Giovanni Michelotti



Giovanni Michelotti - Styling Genius


Giovanni Michelotti was born in Turin in 1921 and began his working life at Stabilimenti Farina, the famous Turin-based styling house, in 1937 There was a motoring tradition in the Michelotti family, for his father was a machining expert who worked for more than forty years in the industry, Giovanni was a sharp-featured and wiry little man with boundless energy and great ambition, who always worked very fast, and rarely refused a new commission. Eventually, he left Farina to set up as an independent stylist in 1949, soon opening the tenth floor studio in Turin which was later to become famous.
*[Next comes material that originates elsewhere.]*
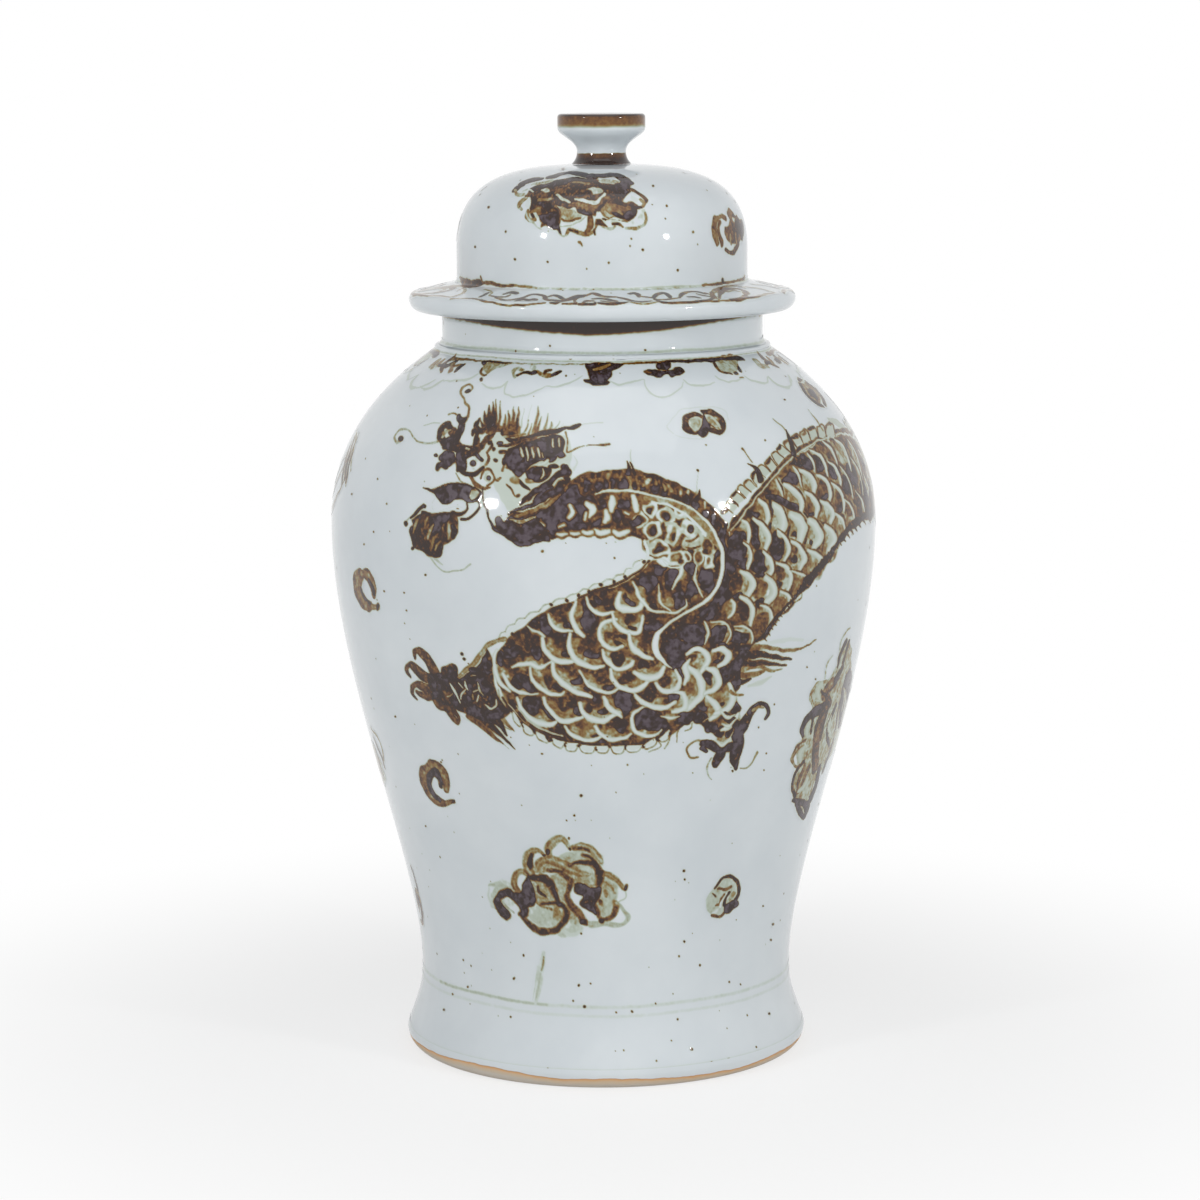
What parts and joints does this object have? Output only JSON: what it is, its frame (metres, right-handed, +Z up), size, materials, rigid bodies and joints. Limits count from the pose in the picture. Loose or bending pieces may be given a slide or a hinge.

Over the years he picked up styling commissions for Vignale, Bertone, Allemano, Ghia and Balbo, but it was through a British businessman, Raymond Flower, that he was introduced to Harry Webster at Standard-Triumph. Once he had demonstrated how rapidly and expertly he could turn ideas into completely-detailed schemes, Standard-Triumph gave him a longterm retainer, which he held until the 1970s. Michelotti's studio styled cars like the Vignale Vanguard, the Herald/Vitesse models, the TR4, the Spitfire/GT6, the 2000, the 1300/Toledo/1500/Dolomite family, and the Stag - all for the Triumph factory, At the same time he found time to tackle cars like the BMW 700 and the 1500/1800, the Daf 44/55, the Hino Contessa, the Vignale-built Triumph Italia, along with truck cabs for Leyland, secret work for several other manufacturers and a number of one-off styles for Ferraris and Maseratis, His influence over Triumph shapes fell away in the 1970s as the company gradually disappeared into the maw of British Leyland. He died in 1980 with his talents undiminished; he was only fifty-nine.